Problem:
Copy each line that holds "this".

(Records that describe objects)
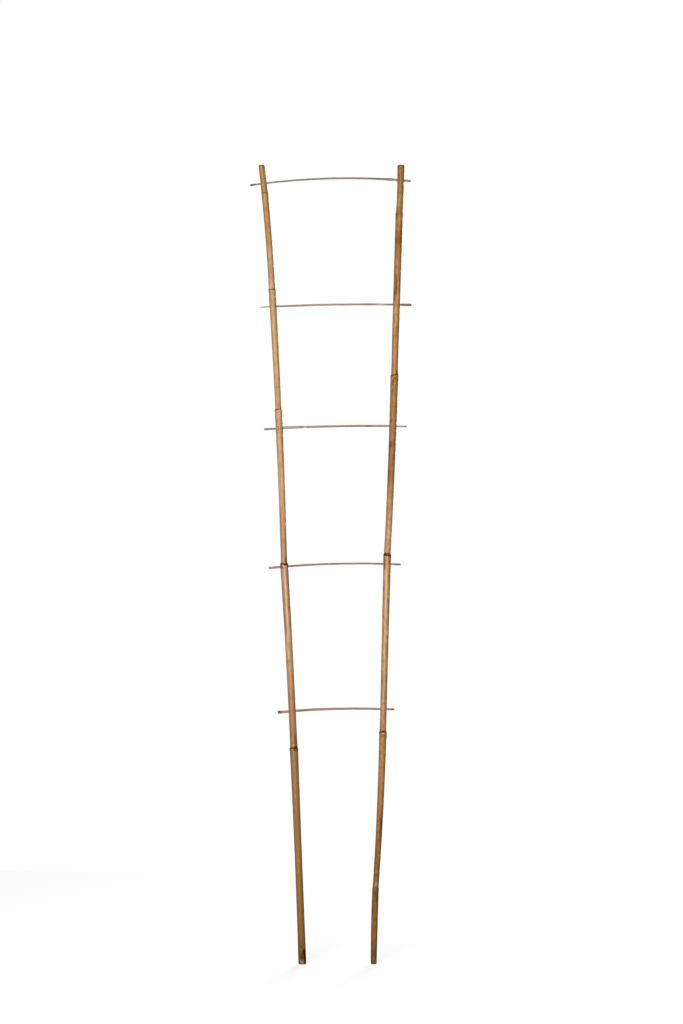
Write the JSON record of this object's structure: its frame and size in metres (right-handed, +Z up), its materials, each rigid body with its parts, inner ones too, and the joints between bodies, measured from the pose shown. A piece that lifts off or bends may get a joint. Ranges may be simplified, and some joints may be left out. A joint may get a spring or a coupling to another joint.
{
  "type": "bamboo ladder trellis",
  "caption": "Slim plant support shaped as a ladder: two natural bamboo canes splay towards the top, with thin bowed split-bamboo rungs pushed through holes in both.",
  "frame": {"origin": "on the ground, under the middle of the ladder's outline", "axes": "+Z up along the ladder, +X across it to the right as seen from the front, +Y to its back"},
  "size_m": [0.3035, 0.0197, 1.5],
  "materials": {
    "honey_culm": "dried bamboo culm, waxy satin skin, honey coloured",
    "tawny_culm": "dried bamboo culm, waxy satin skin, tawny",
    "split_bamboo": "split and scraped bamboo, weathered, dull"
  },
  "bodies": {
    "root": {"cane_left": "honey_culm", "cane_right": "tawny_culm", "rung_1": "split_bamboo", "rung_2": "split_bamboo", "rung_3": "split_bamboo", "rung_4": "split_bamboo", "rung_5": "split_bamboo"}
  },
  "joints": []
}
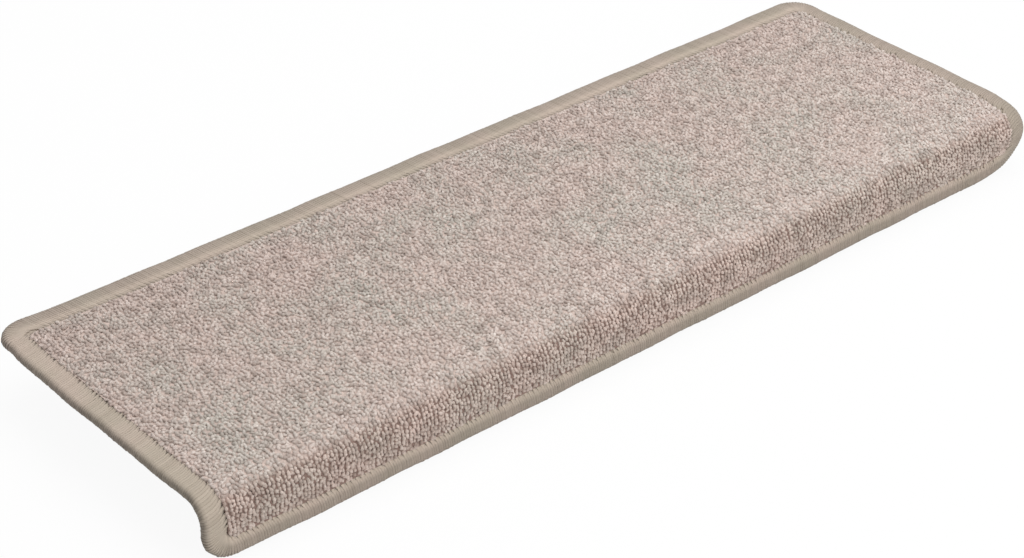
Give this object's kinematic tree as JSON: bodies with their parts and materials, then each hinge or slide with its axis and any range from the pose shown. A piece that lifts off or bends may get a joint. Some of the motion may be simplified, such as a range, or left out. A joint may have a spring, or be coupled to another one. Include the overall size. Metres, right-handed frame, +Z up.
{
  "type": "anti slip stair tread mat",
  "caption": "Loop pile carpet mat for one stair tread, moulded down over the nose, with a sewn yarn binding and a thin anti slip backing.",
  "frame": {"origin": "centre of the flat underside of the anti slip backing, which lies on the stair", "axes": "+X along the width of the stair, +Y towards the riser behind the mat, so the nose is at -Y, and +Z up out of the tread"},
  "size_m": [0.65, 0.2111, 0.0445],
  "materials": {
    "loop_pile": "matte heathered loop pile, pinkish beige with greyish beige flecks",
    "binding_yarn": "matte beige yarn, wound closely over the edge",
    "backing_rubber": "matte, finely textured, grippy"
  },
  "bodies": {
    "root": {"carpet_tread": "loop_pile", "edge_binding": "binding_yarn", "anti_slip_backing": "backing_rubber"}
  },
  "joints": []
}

Result of the exercise:
Write the JSON record of this object's structure: its frame and size in metres (right-handed, +Z up), its materials, each rigid body with its parts, inner ones too, and the joints between bodies, measured from the pose shown. A piece that lifts off or bends may get a joint. Ranges may be simplified, and some joints may be left out. A joint may get a spring or a coupling to another joint.
Give this object's kinematic tree as JSON: bodies with their parts and materials, then each hinge or slide with its axis and any range from the pose shown. A piece that lifts off or bends may get a joint. Some of the motion may be simplified, such as a range, or left out. A joint may have a spring, or be coupled to another one. Include the overall size. Metres, right-handed frame, +Z up.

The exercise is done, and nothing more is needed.